■ Records supplied ■
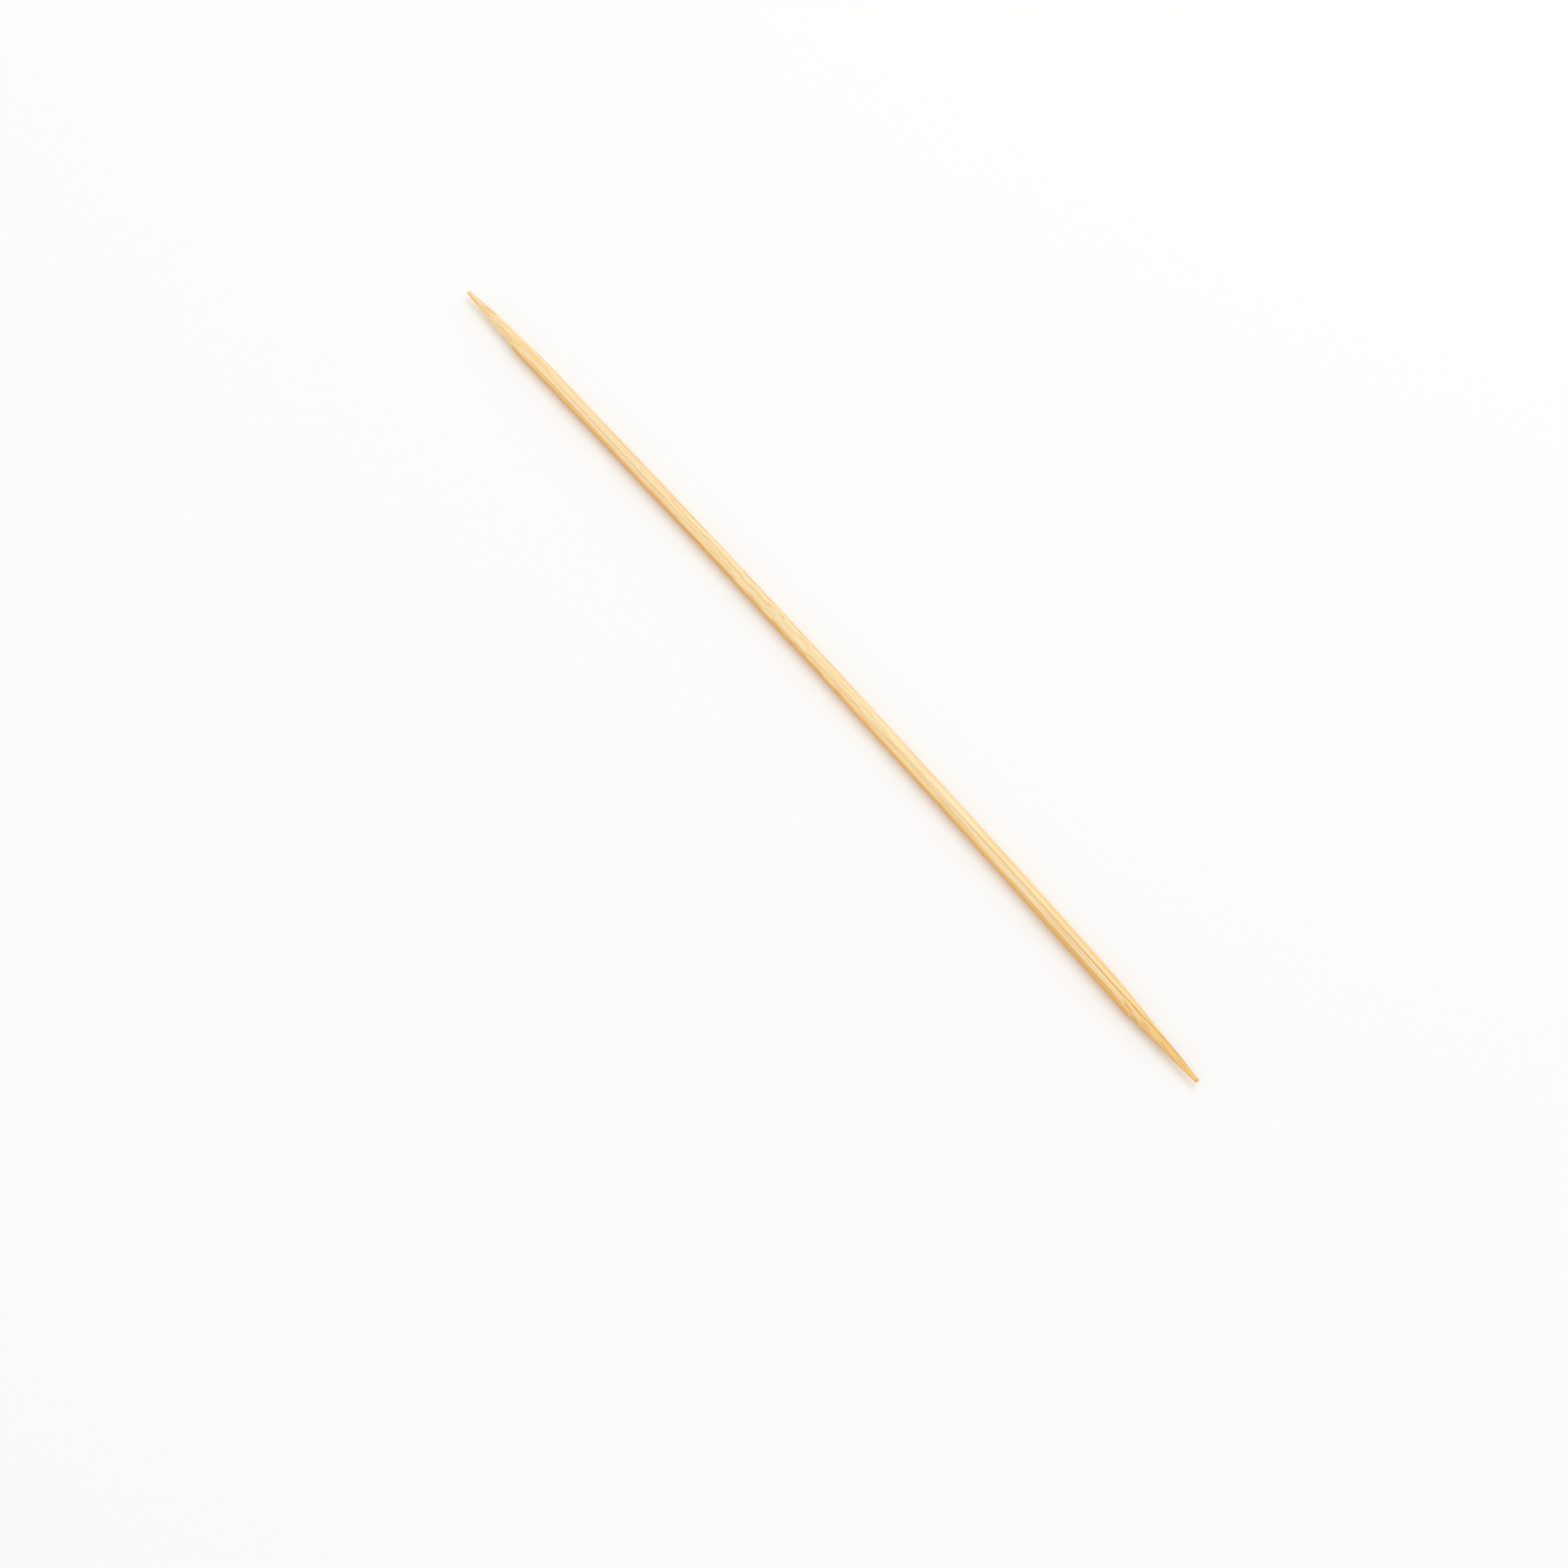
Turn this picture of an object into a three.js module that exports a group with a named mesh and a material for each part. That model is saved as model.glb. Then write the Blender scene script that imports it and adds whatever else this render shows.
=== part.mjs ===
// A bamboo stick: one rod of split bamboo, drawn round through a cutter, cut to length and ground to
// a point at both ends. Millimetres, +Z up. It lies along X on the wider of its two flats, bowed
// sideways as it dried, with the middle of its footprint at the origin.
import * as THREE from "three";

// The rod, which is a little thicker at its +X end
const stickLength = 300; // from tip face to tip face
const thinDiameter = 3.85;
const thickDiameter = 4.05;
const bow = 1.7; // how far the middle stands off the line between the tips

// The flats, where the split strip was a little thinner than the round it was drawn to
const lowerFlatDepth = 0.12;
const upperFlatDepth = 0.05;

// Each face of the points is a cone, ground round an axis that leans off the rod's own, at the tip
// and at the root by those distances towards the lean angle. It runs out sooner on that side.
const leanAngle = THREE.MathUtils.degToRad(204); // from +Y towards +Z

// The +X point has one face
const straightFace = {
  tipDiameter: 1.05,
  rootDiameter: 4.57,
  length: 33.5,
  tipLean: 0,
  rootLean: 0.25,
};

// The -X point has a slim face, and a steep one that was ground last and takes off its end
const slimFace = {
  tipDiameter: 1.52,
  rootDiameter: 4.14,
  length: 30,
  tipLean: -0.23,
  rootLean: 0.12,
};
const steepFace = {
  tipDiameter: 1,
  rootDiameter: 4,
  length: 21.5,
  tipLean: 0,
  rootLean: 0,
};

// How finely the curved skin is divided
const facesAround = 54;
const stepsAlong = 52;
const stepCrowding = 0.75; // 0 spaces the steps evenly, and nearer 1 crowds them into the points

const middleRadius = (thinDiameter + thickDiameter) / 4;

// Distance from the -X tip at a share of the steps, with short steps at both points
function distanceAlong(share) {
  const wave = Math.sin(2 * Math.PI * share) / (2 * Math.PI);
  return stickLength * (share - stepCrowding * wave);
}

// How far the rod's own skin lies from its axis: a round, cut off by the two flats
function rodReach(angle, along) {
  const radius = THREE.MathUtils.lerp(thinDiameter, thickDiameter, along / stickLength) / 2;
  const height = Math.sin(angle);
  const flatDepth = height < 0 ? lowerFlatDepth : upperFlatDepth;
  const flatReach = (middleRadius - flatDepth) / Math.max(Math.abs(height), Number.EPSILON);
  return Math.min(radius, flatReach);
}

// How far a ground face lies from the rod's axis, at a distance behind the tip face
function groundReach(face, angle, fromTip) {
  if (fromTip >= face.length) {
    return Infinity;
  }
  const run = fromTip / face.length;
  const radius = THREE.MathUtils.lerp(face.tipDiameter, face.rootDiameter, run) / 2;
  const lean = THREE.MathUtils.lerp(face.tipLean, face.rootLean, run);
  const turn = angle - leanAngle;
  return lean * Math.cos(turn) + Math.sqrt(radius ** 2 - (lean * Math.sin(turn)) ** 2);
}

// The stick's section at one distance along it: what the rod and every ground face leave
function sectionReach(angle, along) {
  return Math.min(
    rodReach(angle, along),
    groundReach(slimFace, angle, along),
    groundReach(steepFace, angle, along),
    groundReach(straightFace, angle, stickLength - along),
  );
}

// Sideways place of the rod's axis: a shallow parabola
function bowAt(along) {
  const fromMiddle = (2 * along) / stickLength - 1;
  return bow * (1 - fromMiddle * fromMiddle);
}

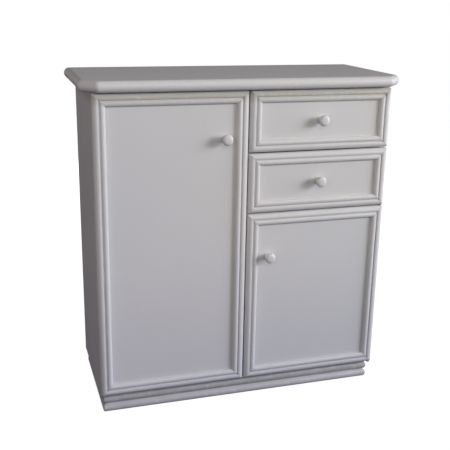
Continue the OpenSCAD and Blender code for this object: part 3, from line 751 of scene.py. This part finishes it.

■ Task prompt ■
Exactly as they stand, set down the lines from the top of the data through the line with "import * as".

■ Task solution ■
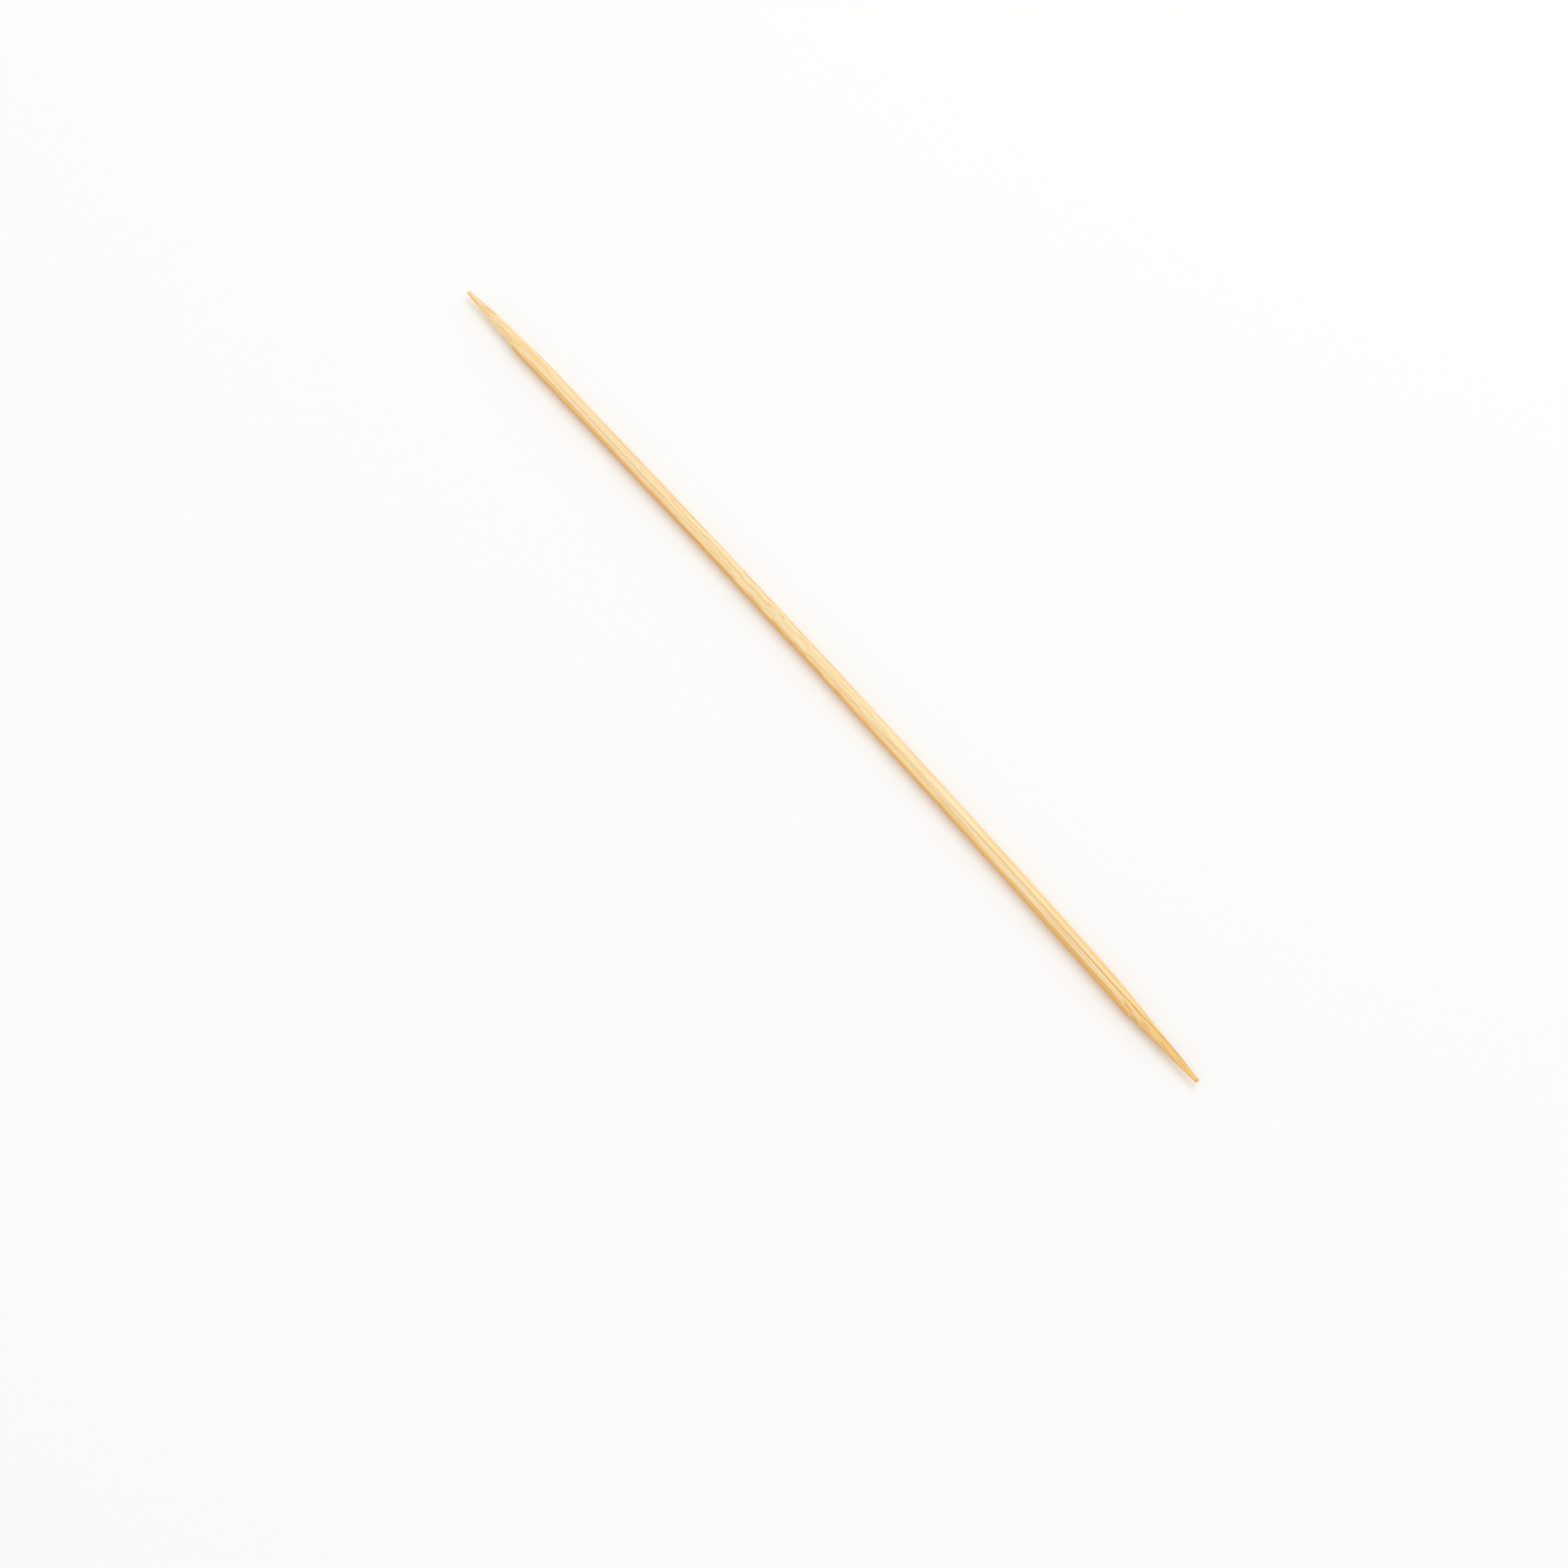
Turn this picture of an object into a three.js module that exports a group with a named mesh and a material for each part. That model is saved as model.glb. Then write the Blender scene script that imports it and adds whatever else this render shows.
=== part.mjs ===
// A bamboo stick: one rod of split bamboo, drawn round through a cutter, cut to length and ground to
// a point at both ends. Millimetres, +Z up. It lies along X on the wider of its two flats, bowed
// sideways as it dried, with the middle of its footprint at the origin.
import * as THREE from "three";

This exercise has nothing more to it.